A particular problem, developers agree, is the number of projects which are subjected to a “request for review” – where developers are required to resubmit their projects because of some inconsistency in the documentation, even for small infractions, Kinkead says. “At the moment, everything is material – the Board needs to set thresholds” below which such reviews are unnecessary, she argues.

Werner Betzenbichler, head of carbon management services at TÜV SÜD in Munich – voted Best Verification Company for Kyoto Project Credits – agrees that requests for review risk clogging up the system. He says that relatively inexperienced staff at the UN climate change secretariat – who are screening projects before they reach the Executive Board, and recommending reviews – are partly responsible for the problem. However, as they gain experience with the system, such requests are likely to decrease, he says.
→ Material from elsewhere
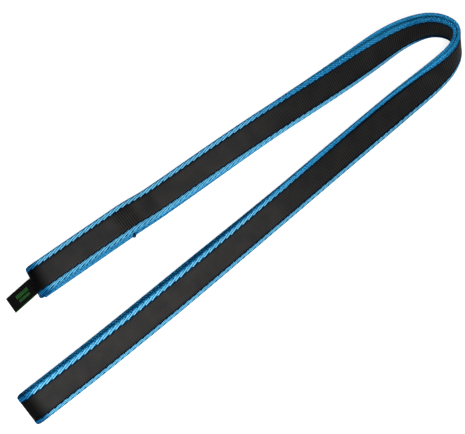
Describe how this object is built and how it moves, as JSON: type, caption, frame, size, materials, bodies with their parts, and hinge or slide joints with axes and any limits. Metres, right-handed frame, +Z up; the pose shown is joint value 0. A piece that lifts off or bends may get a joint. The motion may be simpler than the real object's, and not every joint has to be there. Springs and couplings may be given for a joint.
{
  "type": "climbing sling",
  "caption": "Sewn webbing runner with coloured selvedges and a small woven label, laid flattened and bent into a hairpin.",
  "frame": {"origin": "under the middle of the part's box, on the surface that the sling lies on", "axes": "+X towards the hairpin's bend, +Y towards the limb with the splice and the label, +Z up"},
  "size_m": [0.3196, 0.0708, 0.0179],
  "materials": {
    "black_webbing": "tightly ribbed nylon weave, matt",
    "blue_selvedge": "twill selvedge, slight sheen",
    "tack_thread": "dense zigzag stitching, slight sheen",
    "label_tape": "fine woven tape with plain green bars"
  },
  "bodies": {
    "sling": {"webbing_core": "black_webbing", "edge_band_raised": "blue_selvedge", "edge_band_floor": "blue_selvedge", "bar_tack_1": "tack_thread", "bar_tack_2": "tack_thread", "bar_tack_3": "tack_thread", "bar_tack_4": "tack_thread", "bar_tack_5": "tack_thread", "label_root": "label_tape"},
    "label": {"label_flap": "label_tape"}
  },
  "joints": [
    {"name": "label_lift", "type": "hinge", "parent": "sling", "child": "label", "pos_m": [-0.1204, 0.02635, 0.00317], "axis": [0.0468, 0.993, 0.108], "range_deg": [0, 90]}
  ]
}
An additional problem is that, as the CDM market grows, new project developers are entering the market, “and they have to learn their lessons, and build experience. In many cases, their first project design documents are not optimal,” he says.

He also points to “problems with human resources capacity” at some DOEs, in the face of an “explosion in the workload”. Here, requests for review can create a vicious circle, by placing further burdens on staff.

Zaman at Clifford Chance predicts that problems with CER issuance will lead to consolidation in the sector. “I think we’ll see a lot of mergers and acquisitions emerging out of carbon, when people expecting certain rewards for their CERs find themselves in difficulty. They’ll need financing or M&A to survive.”